Efsaneleri, çarpışan kayaları, dev kuşları, kralları Garipçe’nin sahilinde bırakıp, 150 numaralı belediye otobüsünün peşinden, Avrupa’nın son köyü olan Rumeli Feneri’ne doğru tırmanmaya başladım. Köyün yolları buzla kaplanmıştı. Önce sola dönüp, yokuştan sahile doğru indim. Evlerinin önünde kar küreyen kadınların arasından geçip, feneri karşıdan gören tepede durdum. Yüzümü Karadeniz’e döndürüp, Kırım’dan kopup gelen soğuk kuzey rüzgarını kokladım. İki burun arasında ağ bırakan balıkçı teknesini seyrettim. Sonra, Osmanlının hizmetine girmiş bir Rum mühendisi tarafından 1769’da inşa edilmiş hisarın kalıntılarını siper edip, sert ve soğuk rüzgarın öfkesinden korundum.

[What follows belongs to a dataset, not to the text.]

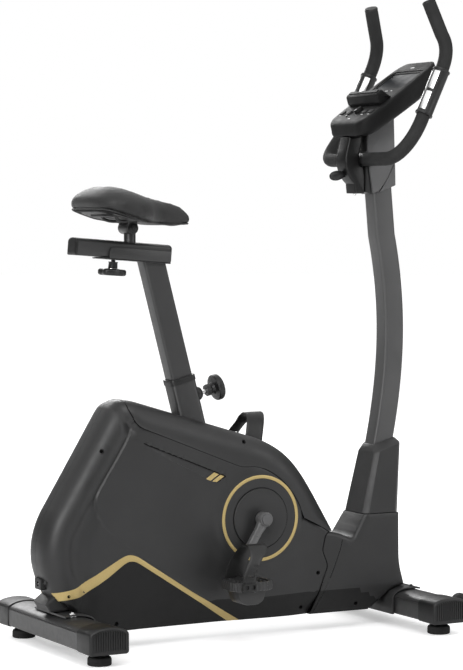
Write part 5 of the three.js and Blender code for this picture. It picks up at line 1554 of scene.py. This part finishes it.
def make_labels():
    """Plain dashes by the buttons and an arc beside the dial, in place of any lettering."""
    def dash(width, height, radius, along, across, corner=2):
        return face_box(width, height, radius, along, across, -0.2, 0.25, corner=corner)

    marks = [dash(1.5, wide, 0.5, 27.5, y + k) for y in BUTTON_ROW for k, wide in ((-3.2, 3.4), (1.6, 4.6))]
    swing = np.vstack((arc(DIAL_ALONG, 0, 17.2, -52, 96, 16), arc(DIAL_ALONG, 0, 15.4, 96, -52, 16)))
    marks += [moved(slab(swing, "z", -1.0, -0.4), FACE), dash(2.0, 9, 0.8, 12, 0)]
    marks += [dash(2.2, wide, 0.8, 121.5, across) for wide, across in ((8, 30), (5, 9), (11, -12), (6, -33))]
    marks.append(dash(3.4, 14, 1.4, 217, 3, 3))
    piece("console_labels", merge(*marks), "frame", "console_plastic", look="label_ink")


# ---------------------------------------------------------------- power inlet and the drive inside


def make_inlet():
    inlet = piece("inlet_housing", slab(rounded_box(32, 24, 3) + (0, 145), "x", -470, -445, 1.2, 2), "frame",
                  "trim_plastic", "power_inlet")
    carve(inlet, rod(5.6, 0, 14, (-471, 0, 145), X, 28))
    piece("inlet_contact", rod(1.2, 0, 12, (-469, 0, 145), X, 14), "frame", "chrome")
    blank = turned(((0, -1), (4.2, -1), (4.2, 0.2), (3.6, 0.6), (0, 0.6)), (-464.5, -26, 150), (-0.93, -0.36, 0), 24)
    piece("rear_blank", blank, "frame", "shell_plastic")


def dress_inner_nodes():
    """The drive inside the body keeps its CAD meshes."""
    looks = {
        "flywheel": "flywheel_iron", "brake_shoe": "frame_paint", "idler_roller": "pulley_plastic",
        "idler_arm": "frame_paint", "tension_motor": "pulley_plastic", "drive_pulley": "pulley_plastic",
        "drive_belt": "strap_rubber",
    }
    for node, look in looks.items():
        mesh = frame["nodes"][node].data
        mesh.materials.clear()
        mesh.materials.append(LOOKS[look])


# ---------------------------------------------------------------- build

for make in (make_camera, make_studio, make_shells, make_cover, make_front_cover, make_boot, make_trims,
             make_body_screws, make_base, make_frame, make_mast, make_handlebar, make_cranks, make_seat_slider,
             make_knobs, make_saddle, make_console, make_inlet, dress_inner_nodes):
    make()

Köyün bu günkü görüntüsü, geçmişin süslü efsaneleriyle uyum sağlamıyordu. İstanbul’un kuzeyli köyü, birbirine benzemeyen ve hiçbir estetik kaygı taşımayan çirkin binalar tarafından işgal edilmişti. Avrupa’nın bu son köyünde, deniz fenerinin çağrıştırdığı hiçbir romantizmi bulamadım. Dönüş yoluna geçtiğimde yağış tipiye döndü. Efsaneler, geçmişin öyküleri Karadeniz’den kopup gelen karın altına gizlendi.

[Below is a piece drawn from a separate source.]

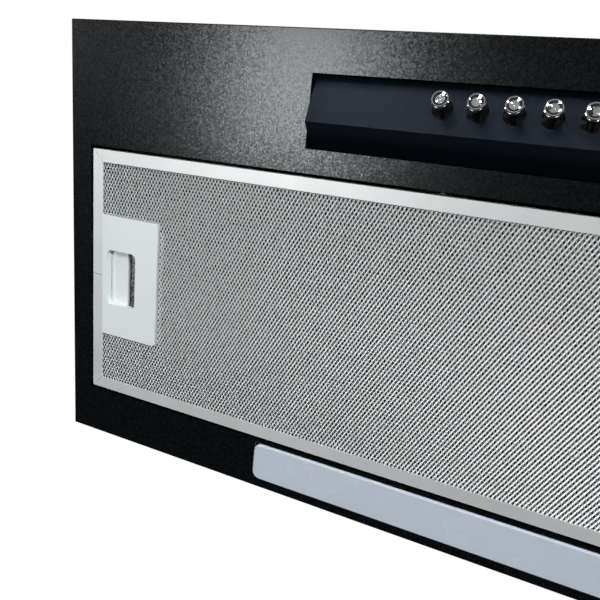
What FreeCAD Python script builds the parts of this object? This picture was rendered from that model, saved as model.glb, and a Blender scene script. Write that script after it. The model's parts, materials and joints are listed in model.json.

(Bu gezinin ulaşım sponsoru Mercedes-Benz Türk AŞ. ’dir.)
HİSAR, KAZAK YAĞMACILARI DURDURMAK İÇİN YAPILMIŞTI
Rumeli Feneri’ndeki hisarın önemini daha iyi kavrayabilmek için, her zamanki gibi Evliya Çelebi’nin satırlarına sığındım. Çelebiye göre bu hisar Karadeniz’den gelip, Yeniköy, Tarabya, Büyükdere ve Sarıyer kasabalarını yağmalayan Kazak kafirlerine karşı IV. Murad Han tarafından yaptırılmıştı. Şimdi sadece yıkık dökük bir duvarı kalan hisarın, o zamanlar Kıbleye bakan demir bir kapısı vardı. Kalenin içinde 60 asker evi, Sultan Murat’ın bir camii, iki buğday ambarı, cephanesi, 100 adet küçük ve büyük boy topu, dizdarı ve 300 askeri bulunuyordu. Kalenin karşısında, yüksek bir yerde duran fenerde her gece yunus balığı yağı yakılırdı. Karadeniz’den gelen gemiler onun ışığına bakarak İstanbul Boğazı’na girerler ve geçiş sadakasını verirlerdi.

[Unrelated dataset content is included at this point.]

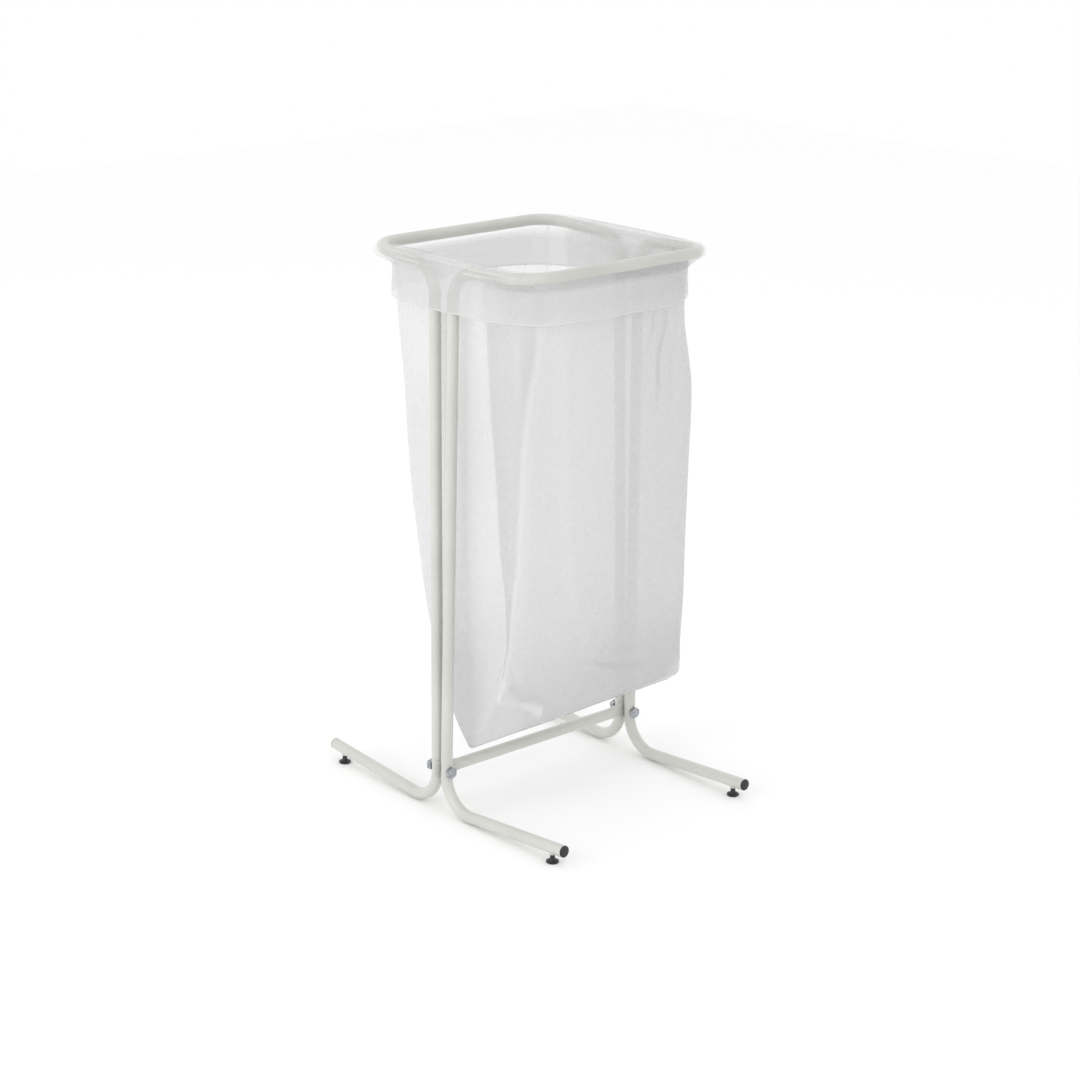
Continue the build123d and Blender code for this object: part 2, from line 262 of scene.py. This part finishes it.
# Sack. One sheet of blown milky film, sealed across the bottom, dropped through the rim and
# turned out over it, its cuff drawn in under the corners. It keeps the creases of its flat pack.
# Lengths are in millimetres and the rim's and tube's are those of the solids.
rim_half_x = 191.0
rim_half_y = 188.5
rim_z = 903.5
rim_bend = 51.0
film_r = 10.1
leg_x = 22.7
rim_bow = 6.5
rim_dip = 10.0
tube_r = 9.5
leg_slope = 0.0113
cuff_depths = np.concatenate([[73.5, 72.3], np.linspace(70.5, 24, 17), np.linspace(21.5, 0, 12)])
cuff_draw_r = 52.0
around = 384
quarter = around // 4
arc_points = 24
roll_points = 17
hanging_rows = 118
floor_shares = (0.85, 0.65, 0.45, 0.25, 0.08)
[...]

Yıkık duvarlarının ardına sığındığım hisar ve karlar altındaki tepe, şimdi sessiz, soluksuz ve işlevsiz yerli yerinde duruyordu. Karşı tepedeki fener ise aradan geçen onca asıra karşı, hâlâ Karadeniz’den gelen denizcilere yol göstermeyi sürdürüyordu.